## DO THIS
Beginning with the line where "for piece in" appears, restate the lines word for word through the last one in the listing.

## STORED DATA
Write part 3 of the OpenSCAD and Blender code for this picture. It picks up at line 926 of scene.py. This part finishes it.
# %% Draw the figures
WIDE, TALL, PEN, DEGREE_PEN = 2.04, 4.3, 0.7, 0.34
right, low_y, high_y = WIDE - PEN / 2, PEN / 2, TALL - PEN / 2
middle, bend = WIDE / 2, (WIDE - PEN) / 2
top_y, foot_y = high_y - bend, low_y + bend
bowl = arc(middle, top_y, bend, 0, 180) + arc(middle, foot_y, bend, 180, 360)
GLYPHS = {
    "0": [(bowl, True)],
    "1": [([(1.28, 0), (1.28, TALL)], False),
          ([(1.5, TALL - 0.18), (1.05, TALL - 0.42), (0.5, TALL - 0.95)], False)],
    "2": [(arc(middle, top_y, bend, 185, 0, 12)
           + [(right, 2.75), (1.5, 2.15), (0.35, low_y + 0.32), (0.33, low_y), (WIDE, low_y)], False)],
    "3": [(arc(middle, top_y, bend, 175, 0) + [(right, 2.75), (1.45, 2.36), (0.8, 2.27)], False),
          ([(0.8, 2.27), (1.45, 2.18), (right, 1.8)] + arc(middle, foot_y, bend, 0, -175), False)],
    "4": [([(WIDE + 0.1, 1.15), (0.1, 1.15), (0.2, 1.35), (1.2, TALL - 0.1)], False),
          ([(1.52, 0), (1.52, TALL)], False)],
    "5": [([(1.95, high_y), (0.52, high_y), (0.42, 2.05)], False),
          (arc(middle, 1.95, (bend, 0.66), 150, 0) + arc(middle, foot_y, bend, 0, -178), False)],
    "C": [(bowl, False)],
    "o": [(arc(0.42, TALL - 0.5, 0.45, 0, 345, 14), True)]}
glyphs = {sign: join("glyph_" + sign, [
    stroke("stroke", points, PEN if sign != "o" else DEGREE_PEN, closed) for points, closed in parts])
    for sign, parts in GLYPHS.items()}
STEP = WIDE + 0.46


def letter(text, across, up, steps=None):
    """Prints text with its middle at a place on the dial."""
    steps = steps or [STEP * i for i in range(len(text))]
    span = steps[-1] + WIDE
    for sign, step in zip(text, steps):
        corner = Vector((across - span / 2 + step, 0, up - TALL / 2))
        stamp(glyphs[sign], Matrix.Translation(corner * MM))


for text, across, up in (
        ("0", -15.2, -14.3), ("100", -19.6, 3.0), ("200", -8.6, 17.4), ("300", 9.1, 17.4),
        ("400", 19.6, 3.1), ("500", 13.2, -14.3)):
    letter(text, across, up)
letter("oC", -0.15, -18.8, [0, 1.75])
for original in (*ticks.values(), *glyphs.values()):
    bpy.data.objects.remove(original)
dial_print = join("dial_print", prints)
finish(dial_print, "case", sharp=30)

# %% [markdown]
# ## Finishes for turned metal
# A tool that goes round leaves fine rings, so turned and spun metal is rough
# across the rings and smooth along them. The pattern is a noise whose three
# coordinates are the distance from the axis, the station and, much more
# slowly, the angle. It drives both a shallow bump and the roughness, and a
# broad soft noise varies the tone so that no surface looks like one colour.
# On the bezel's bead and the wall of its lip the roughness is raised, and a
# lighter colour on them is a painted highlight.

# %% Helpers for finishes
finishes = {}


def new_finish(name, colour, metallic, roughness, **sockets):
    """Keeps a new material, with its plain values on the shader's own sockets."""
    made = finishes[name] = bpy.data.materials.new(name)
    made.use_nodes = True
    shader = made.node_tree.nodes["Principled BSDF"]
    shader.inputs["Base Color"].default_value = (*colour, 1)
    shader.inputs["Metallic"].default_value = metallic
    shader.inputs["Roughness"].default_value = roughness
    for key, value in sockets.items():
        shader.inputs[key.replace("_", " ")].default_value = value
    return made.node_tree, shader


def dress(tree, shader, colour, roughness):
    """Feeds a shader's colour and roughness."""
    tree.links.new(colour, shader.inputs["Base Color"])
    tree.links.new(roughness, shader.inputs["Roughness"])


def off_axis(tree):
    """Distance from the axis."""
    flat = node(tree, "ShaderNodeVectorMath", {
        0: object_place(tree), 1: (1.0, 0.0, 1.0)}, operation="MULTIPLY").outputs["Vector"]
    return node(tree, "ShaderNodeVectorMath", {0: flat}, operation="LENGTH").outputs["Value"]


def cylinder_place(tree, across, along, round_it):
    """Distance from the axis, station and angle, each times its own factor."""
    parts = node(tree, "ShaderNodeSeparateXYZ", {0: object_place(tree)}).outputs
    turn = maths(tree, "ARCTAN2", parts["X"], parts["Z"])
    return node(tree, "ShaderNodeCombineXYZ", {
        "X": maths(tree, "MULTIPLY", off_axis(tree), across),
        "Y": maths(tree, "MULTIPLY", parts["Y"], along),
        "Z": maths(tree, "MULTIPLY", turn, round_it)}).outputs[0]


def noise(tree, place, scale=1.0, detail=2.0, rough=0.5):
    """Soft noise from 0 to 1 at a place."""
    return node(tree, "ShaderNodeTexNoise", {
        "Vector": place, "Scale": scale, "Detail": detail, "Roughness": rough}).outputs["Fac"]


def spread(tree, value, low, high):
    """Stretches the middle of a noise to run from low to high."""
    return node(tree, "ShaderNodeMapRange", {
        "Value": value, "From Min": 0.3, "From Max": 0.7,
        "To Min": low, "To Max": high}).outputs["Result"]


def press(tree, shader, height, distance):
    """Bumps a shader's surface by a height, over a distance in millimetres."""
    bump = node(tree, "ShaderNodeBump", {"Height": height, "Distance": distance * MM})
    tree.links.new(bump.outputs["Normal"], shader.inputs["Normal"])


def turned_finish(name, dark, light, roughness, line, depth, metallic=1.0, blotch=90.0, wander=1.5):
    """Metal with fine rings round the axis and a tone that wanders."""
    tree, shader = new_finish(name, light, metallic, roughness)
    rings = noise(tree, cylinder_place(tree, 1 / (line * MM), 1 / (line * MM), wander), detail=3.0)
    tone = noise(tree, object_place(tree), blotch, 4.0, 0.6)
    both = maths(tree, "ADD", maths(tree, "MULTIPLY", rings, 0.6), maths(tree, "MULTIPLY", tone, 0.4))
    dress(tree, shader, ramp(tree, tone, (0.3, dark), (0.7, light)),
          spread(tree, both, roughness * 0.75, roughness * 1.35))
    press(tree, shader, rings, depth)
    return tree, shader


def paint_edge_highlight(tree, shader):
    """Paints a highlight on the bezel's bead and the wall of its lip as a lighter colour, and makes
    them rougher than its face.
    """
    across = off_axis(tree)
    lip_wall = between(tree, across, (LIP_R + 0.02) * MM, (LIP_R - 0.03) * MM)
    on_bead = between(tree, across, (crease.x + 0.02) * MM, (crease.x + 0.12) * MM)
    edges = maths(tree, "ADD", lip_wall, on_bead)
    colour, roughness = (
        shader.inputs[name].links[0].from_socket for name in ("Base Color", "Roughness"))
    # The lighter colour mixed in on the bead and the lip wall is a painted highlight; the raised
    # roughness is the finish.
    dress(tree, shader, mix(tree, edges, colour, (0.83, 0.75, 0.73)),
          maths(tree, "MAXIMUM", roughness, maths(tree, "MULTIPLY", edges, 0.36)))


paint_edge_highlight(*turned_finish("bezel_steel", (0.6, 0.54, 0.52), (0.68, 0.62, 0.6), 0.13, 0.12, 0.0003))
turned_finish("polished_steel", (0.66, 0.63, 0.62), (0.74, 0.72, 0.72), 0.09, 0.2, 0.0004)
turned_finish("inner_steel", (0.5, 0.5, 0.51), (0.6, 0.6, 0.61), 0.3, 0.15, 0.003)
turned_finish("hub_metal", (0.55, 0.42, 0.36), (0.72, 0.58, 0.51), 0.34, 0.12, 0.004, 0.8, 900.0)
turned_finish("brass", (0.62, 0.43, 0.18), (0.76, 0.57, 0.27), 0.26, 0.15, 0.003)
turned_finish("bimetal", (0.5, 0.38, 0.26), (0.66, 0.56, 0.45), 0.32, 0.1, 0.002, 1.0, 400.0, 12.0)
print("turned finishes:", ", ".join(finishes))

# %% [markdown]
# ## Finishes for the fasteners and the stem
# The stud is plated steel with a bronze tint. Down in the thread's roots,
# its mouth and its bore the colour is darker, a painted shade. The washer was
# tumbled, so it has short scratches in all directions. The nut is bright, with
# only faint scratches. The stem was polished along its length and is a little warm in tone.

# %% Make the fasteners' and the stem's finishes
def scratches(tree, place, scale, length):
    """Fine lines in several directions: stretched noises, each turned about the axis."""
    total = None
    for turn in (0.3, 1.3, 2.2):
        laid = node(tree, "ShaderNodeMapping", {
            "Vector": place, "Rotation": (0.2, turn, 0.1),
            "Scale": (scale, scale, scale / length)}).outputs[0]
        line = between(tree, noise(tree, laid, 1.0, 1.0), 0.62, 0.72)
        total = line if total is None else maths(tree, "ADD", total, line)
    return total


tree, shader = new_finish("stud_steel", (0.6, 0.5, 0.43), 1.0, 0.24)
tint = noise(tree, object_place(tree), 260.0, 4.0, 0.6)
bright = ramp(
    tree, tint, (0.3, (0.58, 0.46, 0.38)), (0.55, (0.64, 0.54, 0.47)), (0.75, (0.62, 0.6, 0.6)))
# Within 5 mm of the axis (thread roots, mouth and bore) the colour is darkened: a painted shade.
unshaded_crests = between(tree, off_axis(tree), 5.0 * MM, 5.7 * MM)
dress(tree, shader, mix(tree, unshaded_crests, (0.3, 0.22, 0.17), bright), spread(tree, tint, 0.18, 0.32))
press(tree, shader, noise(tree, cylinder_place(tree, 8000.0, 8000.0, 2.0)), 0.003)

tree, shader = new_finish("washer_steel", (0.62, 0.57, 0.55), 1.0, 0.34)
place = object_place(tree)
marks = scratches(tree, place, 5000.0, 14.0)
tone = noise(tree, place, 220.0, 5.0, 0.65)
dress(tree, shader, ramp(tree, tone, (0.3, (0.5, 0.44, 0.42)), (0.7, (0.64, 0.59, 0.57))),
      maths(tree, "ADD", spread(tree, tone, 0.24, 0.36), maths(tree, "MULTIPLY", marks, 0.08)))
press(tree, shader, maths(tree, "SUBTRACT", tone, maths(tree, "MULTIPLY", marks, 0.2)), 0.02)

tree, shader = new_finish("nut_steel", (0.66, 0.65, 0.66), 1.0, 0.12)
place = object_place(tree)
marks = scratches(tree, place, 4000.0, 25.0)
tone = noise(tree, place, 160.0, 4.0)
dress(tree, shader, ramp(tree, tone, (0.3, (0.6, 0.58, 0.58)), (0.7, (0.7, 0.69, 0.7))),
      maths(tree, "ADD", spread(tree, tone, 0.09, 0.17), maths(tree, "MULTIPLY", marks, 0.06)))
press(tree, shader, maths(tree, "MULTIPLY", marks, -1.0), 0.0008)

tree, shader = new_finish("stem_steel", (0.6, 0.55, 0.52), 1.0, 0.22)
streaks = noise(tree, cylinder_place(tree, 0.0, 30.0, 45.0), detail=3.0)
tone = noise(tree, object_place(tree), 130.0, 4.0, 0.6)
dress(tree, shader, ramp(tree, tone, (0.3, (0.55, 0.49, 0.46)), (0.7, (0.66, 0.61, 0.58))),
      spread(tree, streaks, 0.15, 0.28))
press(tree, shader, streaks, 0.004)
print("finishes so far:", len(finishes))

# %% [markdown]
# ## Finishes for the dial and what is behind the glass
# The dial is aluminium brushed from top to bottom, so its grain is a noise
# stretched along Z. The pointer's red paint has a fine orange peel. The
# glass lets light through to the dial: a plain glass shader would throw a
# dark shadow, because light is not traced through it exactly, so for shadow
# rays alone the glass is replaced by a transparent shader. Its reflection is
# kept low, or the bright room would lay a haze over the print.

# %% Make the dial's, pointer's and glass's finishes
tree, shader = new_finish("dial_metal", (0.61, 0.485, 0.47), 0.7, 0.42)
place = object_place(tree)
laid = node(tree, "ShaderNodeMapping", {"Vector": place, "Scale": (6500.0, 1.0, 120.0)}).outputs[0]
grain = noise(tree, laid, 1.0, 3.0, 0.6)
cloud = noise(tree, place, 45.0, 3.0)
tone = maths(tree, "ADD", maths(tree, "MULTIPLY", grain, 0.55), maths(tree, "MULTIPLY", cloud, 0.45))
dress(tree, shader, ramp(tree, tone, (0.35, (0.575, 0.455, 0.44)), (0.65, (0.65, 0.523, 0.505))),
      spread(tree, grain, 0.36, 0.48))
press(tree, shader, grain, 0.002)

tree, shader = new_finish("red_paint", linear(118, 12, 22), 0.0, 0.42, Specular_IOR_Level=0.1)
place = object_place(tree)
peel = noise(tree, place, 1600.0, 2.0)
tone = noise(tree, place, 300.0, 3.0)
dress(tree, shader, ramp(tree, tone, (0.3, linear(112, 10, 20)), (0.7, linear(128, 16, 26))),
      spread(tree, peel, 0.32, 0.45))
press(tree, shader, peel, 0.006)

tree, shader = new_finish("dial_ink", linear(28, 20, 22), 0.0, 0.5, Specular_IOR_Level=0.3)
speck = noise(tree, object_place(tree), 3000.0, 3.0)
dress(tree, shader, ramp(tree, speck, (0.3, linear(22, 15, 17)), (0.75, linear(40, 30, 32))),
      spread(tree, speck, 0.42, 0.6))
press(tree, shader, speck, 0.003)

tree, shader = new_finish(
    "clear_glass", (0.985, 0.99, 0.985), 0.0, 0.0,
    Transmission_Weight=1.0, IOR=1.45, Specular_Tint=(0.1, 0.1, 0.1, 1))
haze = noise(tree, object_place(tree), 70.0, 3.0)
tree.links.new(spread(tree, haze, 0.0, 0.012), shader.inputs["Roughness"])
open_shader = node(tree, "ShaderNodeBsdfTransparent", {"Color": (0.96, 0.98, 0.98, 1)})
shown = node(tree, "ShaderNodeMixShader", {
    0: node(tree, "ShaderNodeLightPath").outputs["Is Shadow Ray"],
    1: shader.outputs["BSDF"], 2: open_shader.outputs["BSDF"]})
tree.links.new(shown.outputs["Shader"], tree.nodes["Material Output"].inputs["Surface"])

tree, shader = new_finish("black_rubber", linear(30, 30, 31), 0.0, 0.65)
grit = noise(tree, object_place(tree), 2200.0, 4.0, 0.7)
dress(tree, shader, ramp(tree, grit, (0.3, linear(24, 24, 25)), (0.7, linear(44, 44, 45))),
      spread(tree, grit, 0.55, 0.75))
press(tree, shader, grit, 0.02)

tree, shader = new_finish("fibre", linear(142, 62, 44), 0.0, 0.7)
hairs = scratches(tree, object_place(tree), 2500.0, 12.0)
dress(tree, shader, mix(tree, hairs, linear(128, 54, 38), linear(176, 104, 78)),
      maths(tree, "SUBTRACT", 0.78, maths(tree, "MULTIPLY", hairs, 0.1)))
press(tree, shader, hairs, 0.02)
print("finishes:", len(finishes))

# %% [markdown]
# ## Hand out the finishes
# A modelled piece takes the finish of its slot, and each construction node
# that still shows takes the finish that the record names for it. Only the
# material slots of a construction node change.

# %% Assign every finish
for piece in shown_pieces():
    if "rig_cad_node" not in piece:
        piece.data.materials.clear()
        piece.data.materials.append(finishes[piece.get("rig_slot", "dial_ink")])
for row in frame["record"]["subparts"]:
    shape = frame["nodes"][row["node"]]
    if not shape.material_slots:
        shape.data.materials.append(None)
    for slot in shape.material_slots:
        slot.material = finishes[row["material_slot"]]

## OUTPUT OF THE EXERCISE
for piece in shown_pieces():
    if "rig_cad_node" not in piece:
        piece.data.materials.clear()
        piece.data.materials.append(finishes[piece.get("rig_slot", "dial_ink")])
for row in frame["record"]["subparts"]:
    shape = frame["nodes"][row["node"]]
    if not shape.material_slots:
        shape.data.materials.append(None)
    for slot in shape.material_slots:
        slot.material = finishes[row["material_slot"]]